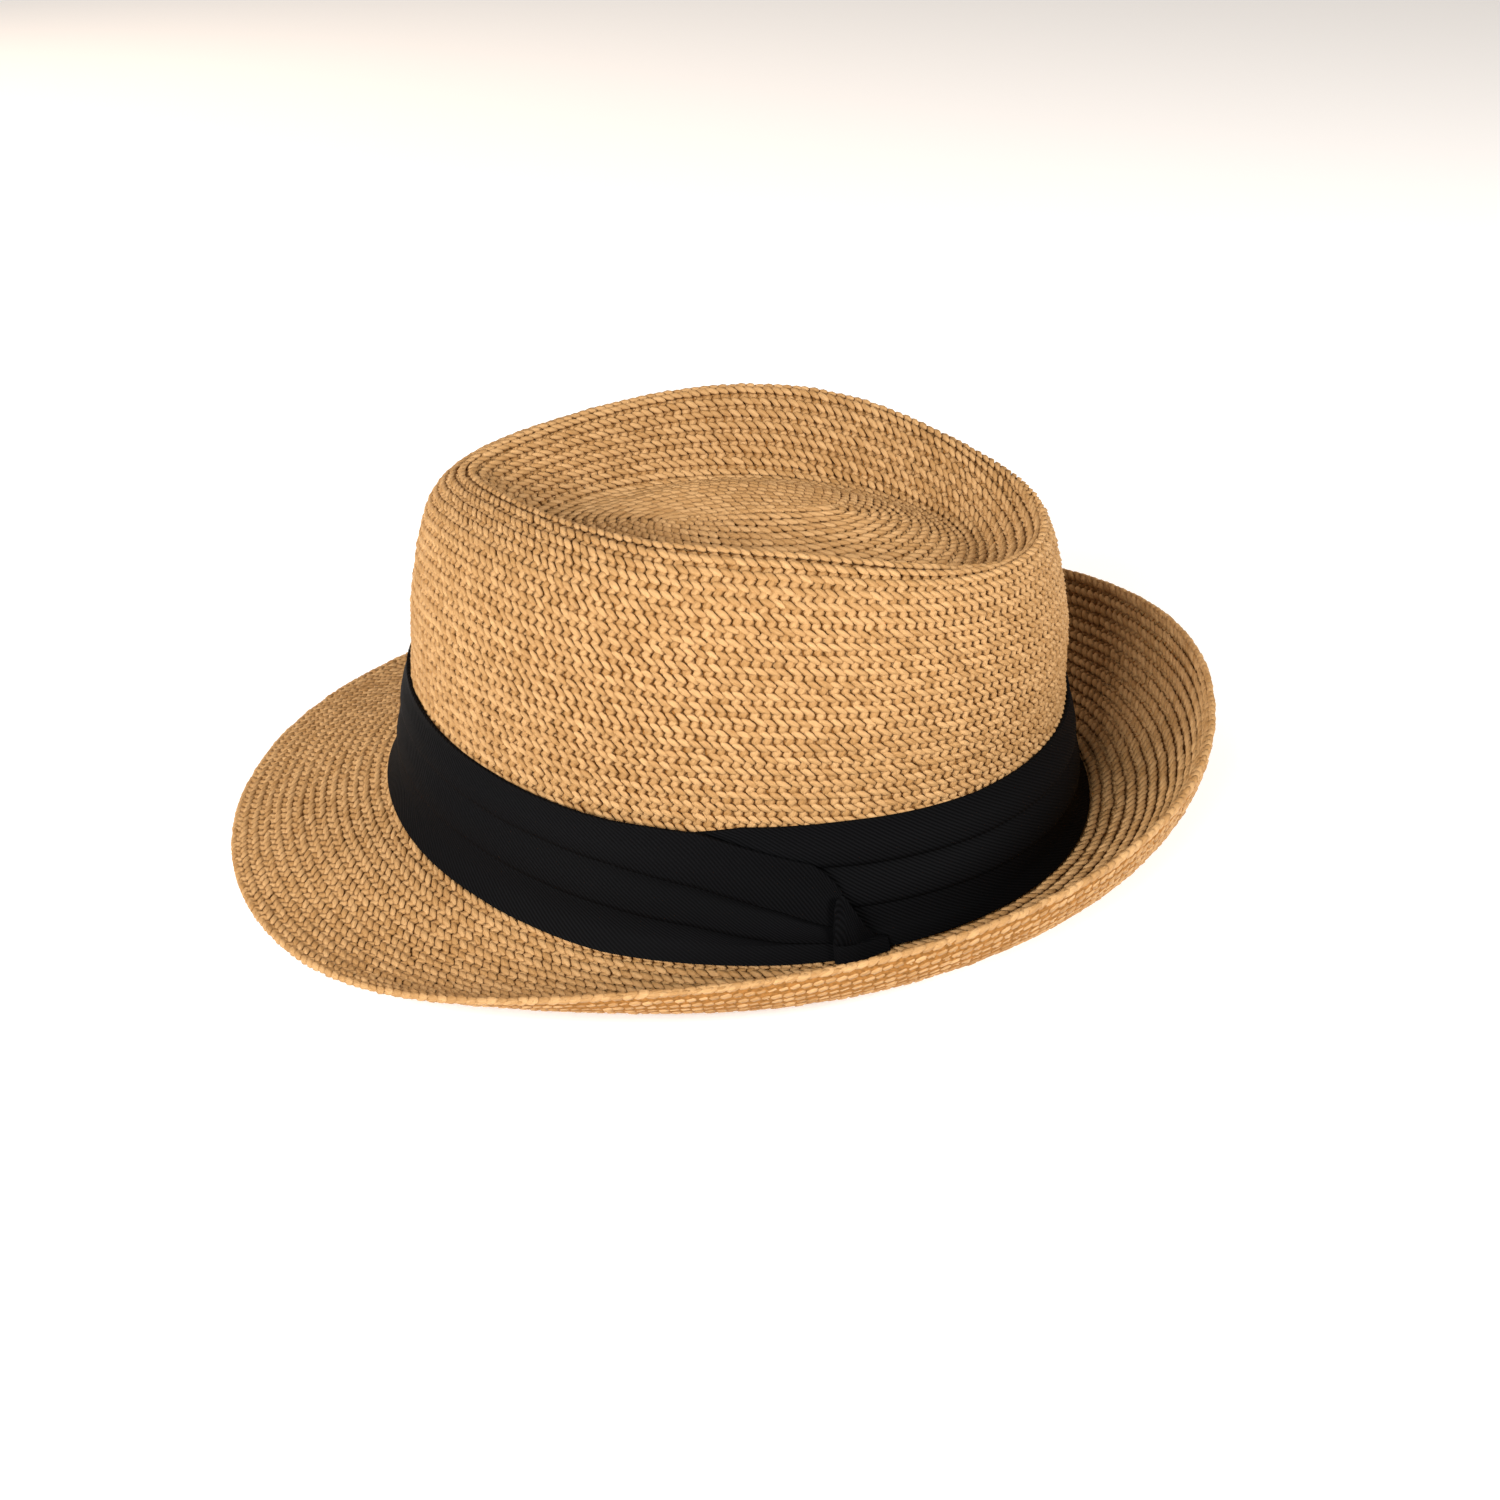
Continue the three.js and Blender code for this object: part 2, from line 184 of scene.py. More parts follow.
CROWN_COURSES = 51
CREST_COURSE = 20
CORNER_COURSES = 1.5
BRIM_COURSES = 14.5
FIRST_FLAT_COURSE = CROWN_COURSES + CORNER_COURSES
ALL_COURSES = FIRST_FLAT_COURSE + BRIM_COURSES
STITCH = 0.0028
COURSE = 0.0034
FULL_TURN = 2 * math.pi
JUST_SHORT = 1e-9
LEAST_SPAN = 1e-14
LEAST_BEND = 1e-3
LEAST_NORMAL = 1e-12

FINENESS = 5
HALF_ROUND = 360
CROWN_LINES = 400
CORNER_LINES = 20
START_ROWS = 4

GROUND_DEPTH = 0.001
GROUND_WALL = 0.0005
GROUND_WELD = 1e-5
GROUND_SMOOTH = math.radians(40)
GROUND_COLUMNS = 180
GROUND_ROWS_A_COURSE = 1.5
# The ground's colour stands for the straw under the stitches, made darker as painted shade in the
# gaps.
GROUND_SHADED_COLOUR = (0.26, 0.115, 0.03)
GROUND_SHADES = (0.6, 1.3)
GROUND_SHADE_PLACES = (0.3, 0.7)
GROUND_ROUGHNESS = 0.8
GROUND_GLOSS = 0.02
FIBRE_SCALE = 900
FIBRE_DETAIL = 3


def round_head(values, angle, bow=2):
    """A value that runs smoothly from its front value over its side value to its back value."""
    front, side, back = values
    forward = np.cos(angle)
    return side + np.where(forward > 0, front - side, back - side) * np.abs(forward) ** bow


def oval(ring, angle):
    """One ring of the crown from above, longer than wide and narrowed in front by its pinch."""
    forward, left = np.cos(angle), np.sin(angle)
    power = 2 / ring["square"]
    length = np.where(forward > 0, HEAD_FRONT * ring["front"], HEAD_BACK * ring["back"])
    narrowed = 1 - ring["pinch"] * np.maximum(forward, 0) ** 2
    across = HEAD_SIDE * ring["side"] * narrowed * np.sign(left) * np.abs(left) ** power
    return np.stack([across, -length * np.sign(forward) * np.abs(forward) ** power, 0 * angle], -1)


def ring_points(ring, angle):
    """One ring of the crown with its heights, which dip at the sides and rise to the crest."""
    points = oval(ring, angle)
    bow = ring.get("bow", 2)
    heights = [
        rise * (crest - BAND_HEIGHT) - sink * dent
        for rise, crest, sink, dent in zip(ring["rise"], CREST, ring["sink"], DENT)
    ]
    points[:, 2] = round_head((0, -HEAD_SIDE_DIP, -HEAD_BACK_DIP), angle, bow)
    points[:, 2] += ring["band"] * BAND_HEIGHT + round_head(heights, angle, bow)
    return points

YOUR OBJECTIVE
Pick out each line containing "from" and report it.

TASK OUTPUT
Continue the three.js and Blender code for this object: part 2, from line 184 of scene.py. More parts follow.
    """A value that runs smoothly from its front value over its side value to its back value."""
    """One ring of the crown from above, longer than wide and narrowed in front by its pinch."""